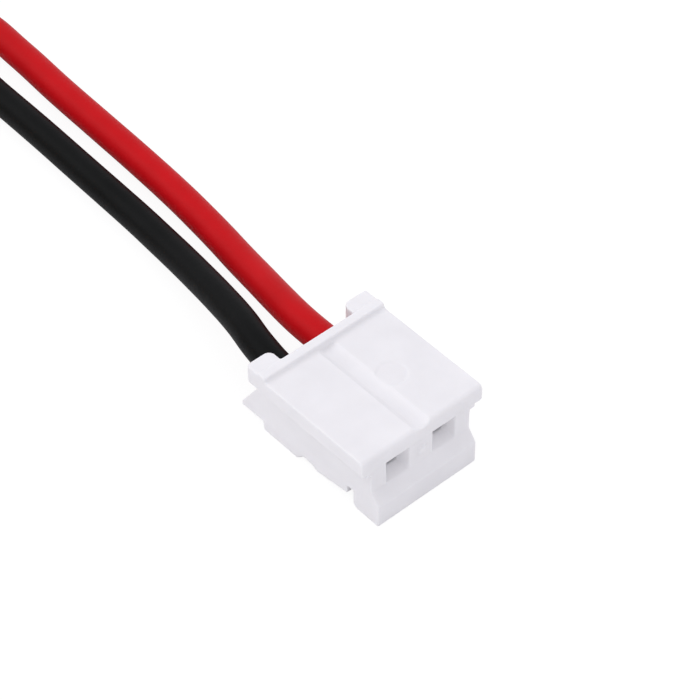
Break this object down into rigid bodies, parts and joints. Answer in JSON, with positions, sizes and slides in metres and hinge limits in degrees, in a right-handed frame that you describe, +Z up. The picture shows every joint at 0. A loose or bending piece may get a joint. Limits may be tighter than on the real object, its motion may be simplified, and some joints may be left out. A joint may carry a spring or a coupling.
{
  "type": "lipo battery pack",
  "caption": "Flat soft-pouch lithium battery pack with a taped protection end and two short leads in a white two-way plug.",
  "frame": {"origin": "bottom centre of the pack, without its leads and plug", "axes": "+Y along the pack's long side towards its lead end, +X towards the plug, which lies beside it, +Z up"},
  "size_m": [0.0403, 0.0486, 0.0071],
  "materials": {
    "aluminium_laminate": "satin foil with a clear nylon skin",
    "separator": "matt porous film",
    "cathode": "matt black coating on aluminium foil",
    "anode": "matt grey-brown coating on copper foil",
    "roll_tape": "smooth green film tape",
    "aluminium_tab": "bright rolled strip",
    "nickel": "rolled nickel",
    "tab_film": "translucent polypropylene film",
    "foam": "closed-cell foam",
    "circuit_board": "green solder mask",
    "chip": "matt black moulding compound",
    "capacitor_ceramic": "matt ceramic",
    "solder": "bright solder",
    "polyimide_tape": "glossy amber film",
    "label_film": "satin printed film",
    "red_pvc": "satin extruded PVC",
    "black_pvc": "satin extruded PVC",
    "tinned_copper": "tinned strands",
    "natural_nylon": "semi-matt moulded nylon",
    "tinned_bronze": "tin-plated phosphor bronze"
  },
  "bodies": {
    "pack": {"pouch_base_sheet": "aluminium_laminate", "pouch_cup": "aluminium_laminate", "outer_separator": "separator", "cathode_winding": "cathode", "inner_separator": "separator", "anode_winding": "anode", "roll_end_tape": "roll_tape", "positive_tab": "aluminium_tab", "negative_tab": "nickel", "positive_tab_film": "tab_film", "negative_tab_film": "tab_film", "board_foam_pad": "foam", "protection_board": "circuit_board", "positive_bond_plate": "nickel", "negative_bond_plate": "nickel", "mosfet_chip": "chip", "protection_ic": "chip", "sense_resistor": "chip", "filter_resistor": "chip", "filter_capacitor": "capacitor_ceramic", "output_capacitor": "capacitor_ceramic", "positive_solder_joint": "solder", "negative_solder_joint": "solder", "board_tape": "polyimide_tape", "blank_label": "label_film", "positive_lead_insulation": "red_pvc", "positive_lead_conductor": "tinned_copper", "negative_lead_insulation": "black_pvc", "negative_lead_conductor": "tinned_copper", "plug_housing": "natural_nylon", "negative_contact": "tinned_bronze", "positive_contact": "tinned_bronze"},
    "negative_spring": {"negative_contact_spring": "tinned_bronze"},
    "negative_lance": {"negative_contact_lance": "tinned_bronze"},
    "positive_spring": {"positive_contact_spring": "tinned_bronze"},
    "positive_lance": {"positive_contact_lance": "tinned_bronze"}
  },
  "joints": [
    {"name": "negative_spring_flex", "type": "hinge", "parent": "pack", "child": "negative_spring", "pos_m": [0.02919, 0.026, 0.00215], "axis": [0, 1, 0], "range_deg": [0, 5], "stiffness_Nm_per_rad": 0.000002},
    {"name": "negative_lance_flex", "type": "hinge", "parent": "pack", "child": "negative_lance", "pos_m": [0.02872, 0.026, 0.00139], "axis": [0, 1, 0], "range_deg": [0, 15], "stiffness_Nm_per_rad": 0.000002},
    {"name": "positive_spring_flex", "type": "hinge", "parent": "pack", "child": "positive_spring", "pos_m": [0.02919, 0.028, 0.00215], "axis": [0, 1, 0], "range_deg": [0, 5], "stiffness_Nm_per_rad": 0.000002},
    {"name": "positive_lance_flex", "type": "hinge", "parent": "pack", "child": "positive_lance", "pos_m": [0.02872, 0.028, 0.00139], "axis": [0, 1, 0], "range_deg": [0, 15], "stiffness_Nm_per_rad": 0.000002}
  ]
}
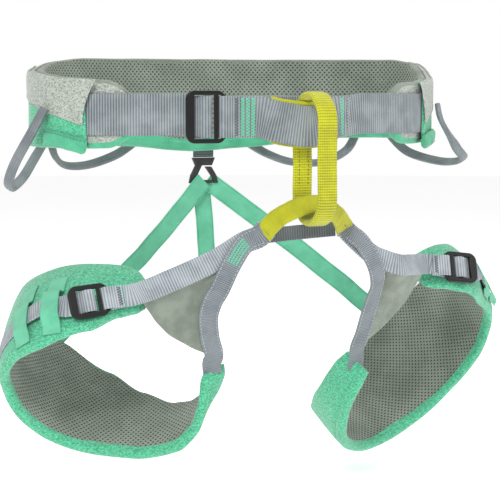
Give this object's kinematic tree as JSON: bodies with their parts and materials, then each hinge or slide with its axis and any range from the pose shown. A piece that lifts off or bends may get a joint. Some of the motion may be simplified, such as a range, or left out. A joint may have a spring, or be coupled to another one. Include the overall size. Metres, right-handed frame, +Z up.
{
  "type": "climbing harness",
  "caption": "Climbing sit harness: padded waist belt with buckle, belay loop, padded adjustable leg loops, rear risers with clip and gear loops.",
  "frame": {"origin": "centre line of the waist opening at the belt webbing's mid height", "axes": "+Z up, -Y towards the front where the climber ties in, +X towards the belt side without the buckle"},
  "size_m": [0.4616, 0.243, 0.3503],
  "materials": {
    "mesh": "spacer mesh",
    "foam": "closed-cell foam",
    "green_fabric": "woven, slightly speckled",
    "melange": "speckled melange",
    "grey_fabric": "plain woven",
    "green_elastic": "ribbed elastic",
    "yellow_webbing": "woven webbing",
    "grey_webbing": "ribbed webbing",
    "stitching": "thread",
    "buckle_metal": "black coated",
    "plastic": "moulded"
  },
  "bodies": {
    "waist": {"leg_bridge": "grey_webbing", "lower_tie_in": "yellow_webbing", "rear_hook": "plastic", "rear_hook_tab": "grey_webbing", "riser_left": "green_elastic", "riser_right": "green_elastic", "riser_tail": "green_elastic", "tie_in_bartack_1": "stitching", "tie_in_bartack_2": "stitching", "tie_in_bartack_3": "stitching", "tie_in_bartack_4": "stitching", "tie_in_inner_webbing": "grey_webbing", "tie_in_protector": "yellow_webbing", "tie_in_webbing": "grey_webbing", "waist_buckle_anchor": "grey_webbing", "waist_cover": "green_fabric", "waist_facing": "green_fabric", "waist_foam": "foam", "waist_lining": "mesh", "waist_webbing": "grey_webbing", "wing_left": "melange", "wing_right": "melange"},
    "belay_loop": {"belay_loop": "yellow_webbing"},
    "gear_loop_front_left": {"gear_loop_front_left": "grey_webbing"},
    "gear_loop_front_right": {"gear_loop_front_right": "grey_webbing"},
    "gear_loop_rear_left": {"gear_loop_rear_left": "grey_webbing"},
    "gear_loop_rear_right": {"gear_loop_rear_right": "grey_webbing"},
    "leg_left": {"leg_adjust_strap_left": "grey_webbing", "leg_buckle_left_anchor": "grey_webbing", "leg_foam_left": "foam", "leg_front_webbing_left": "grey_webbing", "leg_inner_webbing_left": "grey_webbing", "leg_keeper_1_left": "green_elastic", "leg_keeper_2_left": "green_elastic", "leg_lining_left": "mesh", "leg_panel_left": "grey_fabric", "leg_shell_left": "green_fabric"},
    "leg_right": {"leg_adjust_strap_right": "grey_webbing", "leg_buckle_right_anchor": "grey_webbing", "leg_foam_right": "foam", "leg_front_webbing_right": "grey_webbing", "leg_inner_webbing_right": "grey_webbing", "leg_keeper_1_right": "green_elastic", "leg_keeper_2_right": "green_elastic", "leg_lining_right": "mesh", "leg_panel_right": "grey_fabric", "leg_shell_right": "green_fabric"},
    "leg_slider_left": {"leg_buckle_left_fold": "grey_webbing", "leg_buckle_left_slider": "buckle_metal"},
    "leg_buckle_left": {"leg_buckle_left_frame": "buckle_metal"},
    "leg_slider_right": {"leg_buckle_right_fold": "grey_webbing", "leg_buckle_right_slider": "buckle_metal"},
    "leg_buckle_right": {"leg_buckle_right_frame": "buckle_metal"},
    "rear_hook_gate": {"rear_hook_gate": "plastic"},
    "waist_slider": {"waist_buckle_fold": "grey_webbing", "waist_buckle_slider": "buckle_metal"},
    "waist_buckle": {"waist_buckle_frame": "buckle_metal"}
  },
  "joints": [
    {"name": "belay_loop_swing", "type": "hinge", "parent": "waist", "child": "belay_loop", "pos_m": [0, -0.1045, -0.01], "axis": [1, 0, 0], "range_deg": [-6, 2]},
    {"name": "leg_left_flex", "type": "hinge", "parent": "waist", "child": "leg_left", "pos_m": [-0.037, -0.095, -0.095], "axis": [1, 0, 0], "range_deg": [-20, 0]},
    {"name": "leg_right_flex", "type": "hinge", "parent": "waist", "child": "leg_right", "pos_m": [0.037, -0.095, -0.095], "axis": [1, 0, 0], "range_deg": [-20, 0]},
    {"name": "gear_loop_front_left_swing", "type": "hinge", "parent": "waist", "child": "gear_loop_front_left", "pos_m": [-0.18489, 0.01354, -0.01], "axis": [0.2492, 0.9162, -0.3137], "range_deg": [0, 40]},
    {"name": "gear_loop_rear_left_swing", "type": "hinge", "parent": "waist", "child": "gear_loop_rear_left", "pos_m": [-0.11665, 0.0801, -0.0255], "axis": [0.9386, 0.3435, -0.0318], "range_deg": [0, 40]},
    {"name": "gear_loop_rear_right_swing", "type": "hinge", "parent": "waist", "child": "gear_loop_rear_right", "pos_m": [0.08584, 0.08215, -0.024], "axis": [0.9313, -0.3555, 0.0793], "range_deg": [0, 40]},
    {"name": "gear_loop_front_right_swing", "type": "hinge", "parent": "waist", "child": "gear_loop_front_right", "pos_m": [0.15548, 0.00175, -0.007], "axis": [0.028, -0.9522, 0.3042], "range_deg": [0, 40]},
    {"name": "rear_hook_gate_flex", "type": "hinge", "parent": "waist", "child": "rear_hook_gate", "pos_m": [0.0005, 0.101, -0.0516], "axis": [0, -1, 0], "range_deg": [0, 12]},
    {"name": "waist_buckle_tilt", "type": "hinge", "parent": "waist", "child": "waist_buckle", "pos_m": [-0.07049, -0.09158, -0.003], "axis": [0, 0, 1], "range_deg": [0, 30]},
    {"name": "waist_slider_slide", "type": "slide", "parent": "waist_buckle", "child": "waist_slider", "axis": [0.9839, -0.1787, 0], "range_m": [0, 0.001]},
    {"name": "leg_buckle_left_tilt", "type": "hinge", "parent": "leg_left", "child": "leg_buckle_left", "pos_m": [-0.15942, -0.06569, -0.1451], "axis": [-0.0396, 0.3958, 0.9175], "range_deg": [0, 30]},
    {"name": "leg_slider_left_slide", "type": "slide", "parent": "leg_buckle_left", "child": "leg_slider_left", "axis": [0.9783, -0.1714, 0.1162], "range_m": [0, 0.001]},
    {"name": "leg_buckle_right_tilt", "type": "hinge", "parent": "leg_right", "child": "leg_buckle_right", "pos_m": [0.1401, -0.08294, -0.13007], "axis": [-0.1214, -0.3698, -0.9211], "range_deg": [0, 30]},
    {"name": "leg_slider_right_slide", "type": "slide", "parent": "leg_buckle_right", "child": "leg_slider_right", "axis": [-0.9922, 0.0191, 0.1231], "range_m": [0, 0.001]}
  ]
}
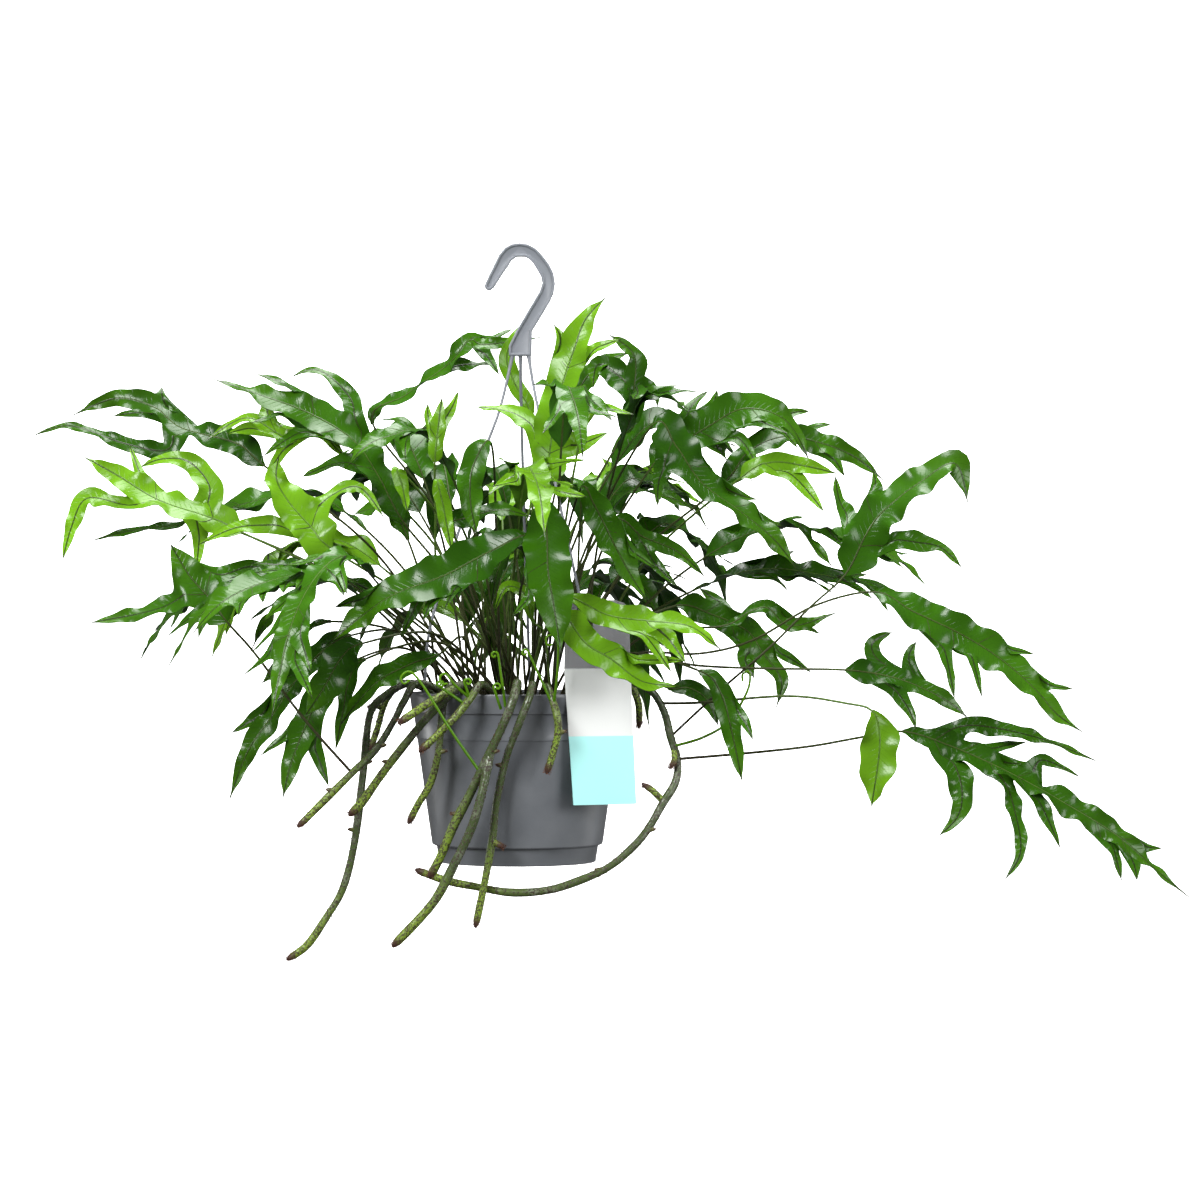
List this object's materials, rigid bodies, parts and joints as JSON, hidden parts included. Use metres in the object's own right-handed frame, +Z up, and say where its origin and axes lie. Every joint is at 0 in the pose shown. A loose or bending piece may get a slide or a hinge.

====

▶ _Required task_:
For the records above, state how many lines include the string "joints", giving the number and nothing else.

▶ _Exercise solution_:
4